__WHAT TO WORK ON__
All of the data must be printed exactly; please include every line.

__RAW DATA__
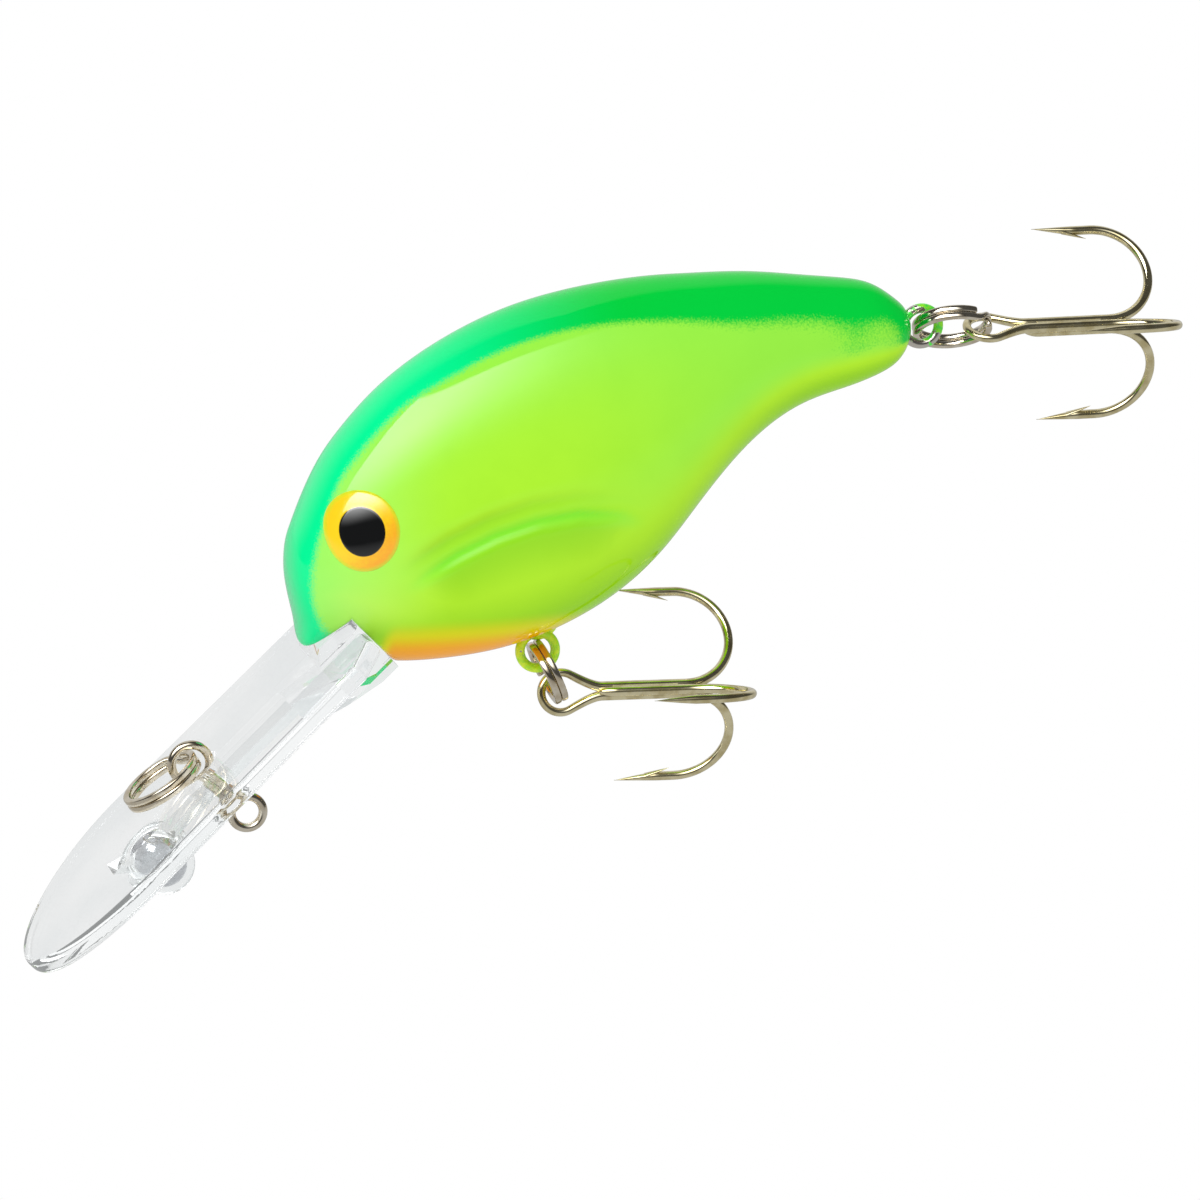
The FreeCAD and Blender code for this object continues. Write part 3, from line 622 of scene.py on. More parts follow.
def shell_mesh():
    """The left half: skin, bill seat, hollow and seam face."""
    mesh = bmesh.new()
    outer = add_grid(mesh, outer_rows())
    close_end(mesh, outer[0], flip=True)
    close_end(mesh, outer[-1])
    press_cheeks(mesh)
    cut_notch(mesh)
    first, last = (round(place * STEPS_ALONG) for place in HOLLOW)
    inner = [section_row(step / STEPS_ALONG, WALL) for step in range(first, last + 1)]
    made = add_grid(mesh, inner, flip=True)
    close_end(mesh, made[0])
    close_end(mesh, made[-1], flip=True)
    seam_strip(mesh, [(row[0], row[-1]) for row in outer[:first]])
    for side in (0, -1):
        seam_strip(mesh, [(far[side], near[side]) for far, near in zip(outer[first:], made)])
    seam = [vertex for vertex in mesh.verts if vertex.co.y > -ON_SEAM]
    for vertex in seam:
        vertex.co.y = 0.0
    bmesh.ops.remove_doubles(mesh, verts=seam, dist=SEAM_MERGE)
    bmesh.ops.remove_doubles(mesh, verts=mesh.verts[:], dist=SKIN_MERGE)
    close_middle(mesh)
    bmesh.ops.dissolve_degenerate(mesh, dist=SLIVER, edges=mesh.edges[:])
    return mesh


# --- wire -------------------------------------------------

WIRE_SIDES = 20
TIE_RING, BELLY_RING, TAIL_RING = 7.95, 6.2, 7.45       # middle line diameters
COIL_TURN = 330.0       # degrees of each flat coil, the rest is the step between the coils
COIL_STEP = 5.0         # degrees from one row of points to the next
RING_ACROSS, RING_ALONG = 0.375, 0.36   # half sizes of the ring wire
RING_GAP = 0.02         # between the two coils
RING_SQUARE = 3.4       # how square the ring wire's section is, 2 is round
END_ROUND = [(0.0, 0.55), (0.05, 0.82), (0.15, 0.96)]   # reach and size at the ring's cut ends

HOOK_WIRE, SHANK_WIRE, BEND_WIRE = 0.44, 0.53, 0.47     # wire radii at the eye, shank and bend
HOOK_EYE = 2.05         # middle line radius of the eye
EYE_LEAVE = 62.0        # degrees from straight behind where the wire leaves the eye
NECK_PULL, NECK_STEPS = 3.0, 12     # how stiffly the wire comes together behind the eye
HOOK_NECK = 4.4         # centre of the eye to the start of the straight shank
HOOK_SHANK = 13.2       # and to its end
SHANK_STEPS = 8
HOOK_BEND = 5.25        # middle line radius of the bend
HOOK_ARM, ARM_STEPS = 6.3, 5        # bend to point, and steps before the taper
THIN_FROM, THIN_TO = 7, 22          # points of the run over which the wire thins
HOOK_POINT, POINT_STEPS = 4.4, 20   # the tapered end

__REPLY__
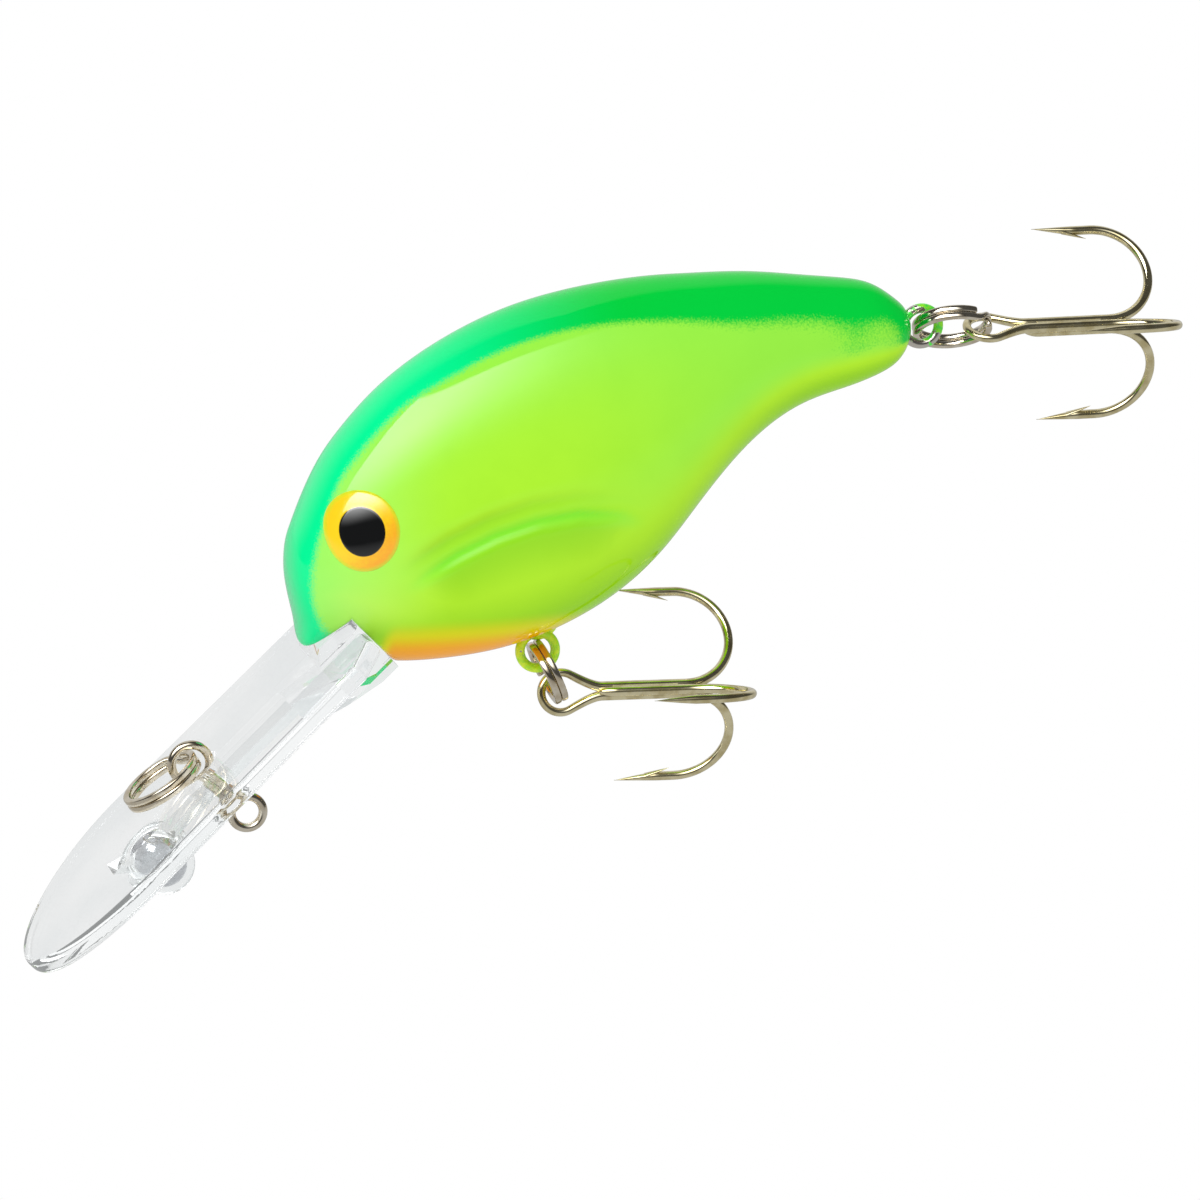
The FreeCAD and Blender code for this object continues. Write part 3, from line 622 of scene.py on. More parts follow.
def shell_mesh():
    """The left half: skin, bill seat, hollow and seam face."""
    mesh = bmesh.new()
    outer = add_grid(mesh, outer_rows())
    close_end(mesh, outer[0], flip=True)
    close_end(mesh, outer[-1])
    press_cheeks(mesh)
    cut_notch(mesh)
    first, last = (round(place * STEPS_ALONG) for place in HOLLOW)
    inner = [section_row(step / STEPS_ALONG, WALL) for step in range(first, last + 1)]
    made = add_grid(mesh, inner, flip=True)
    close_end(mesh, made[0])
    close_end(mesh, made[-1], flip=True)
    seam_strip(mesh, [(row[0], row[-1]) for row in outer[:first]])
    for side in (0, -1):
        seam_strip(mesh, [(far[side], near[side]) for far, near in zip(outer[first:], made)])
    seam = [vertex for vertex in mesh.verts if vertex.co.y > -ON_SEAM]
    for vertex in seam:
        vertex.co.y = 0.0
    bmesh.ops.remove_doubles(mesh, verts=seam, dist=SEAM_MERGE)
    bmesh.ops.remove_doubles(mesh, verts=mesh.verts[:], dist=SKIN_MERGE)
    close_middle(mesh)
    bmesh.ops.dissolve_degenerate(mesh, dist=SLIVER, edges=mesh.edges[:])
    return mesh


# --- wire -------------------------------------------------

WIRE_SIDES = 20
TIE_RING, BELLY_RING, TAIL_RING = 7.95, 6.2, 7.45       # middle line diameters
COIL_TURN = 330.0       # degrees of each flat coil, the rest is the step between the coils
COIL_STEP = 5.0         # degrees from one row of points to the next
RING_ACROSS, RING_ALONG = 0.375, 0.36   # half sizes of the ring wire
RING_GAP = 0.02         # between the two coils
RING_SQUARE = 3.4       # how square the ring wire's section is, 2 is round
END_ROUND = [(0.0, 0.55), (0.05, 0.82), (0.15, 0.96)]   # reach and size at the ring's cut ends

HOOK_WIRE, SHANK_WIRE, BEND_WIRE = 0.44, 0.53, 0.47     # wire radii at the eye, shank and bend
HOOK_EYE = 2.05         # middle line radius of the eye
EYE_LEAVE = 62.0        # degrees from straight behind where the wire leaves the eye
NECK_PULL, NECK_STEPS = 3.0, 12     # how stiffly the wire comes together behind the eye
HOOK_NECK = 4.4         # centre of the eye to the start of the straight shank
HOOK_SHANK = 13.2       # and to its end
SHANK_STEPS = 8
HOOK_BEND = 5.25        # middle line radius of the bend
HOOK_ARM, ARM_STEPS = 6.3, 5        # bend to point, and steps before the taper
THIN_FROM, THIN_TO = 7, 22          # points of the run over which the wire thins
HOOK_POINT, POINT_STEPS = 4.4, 20   # the tapered end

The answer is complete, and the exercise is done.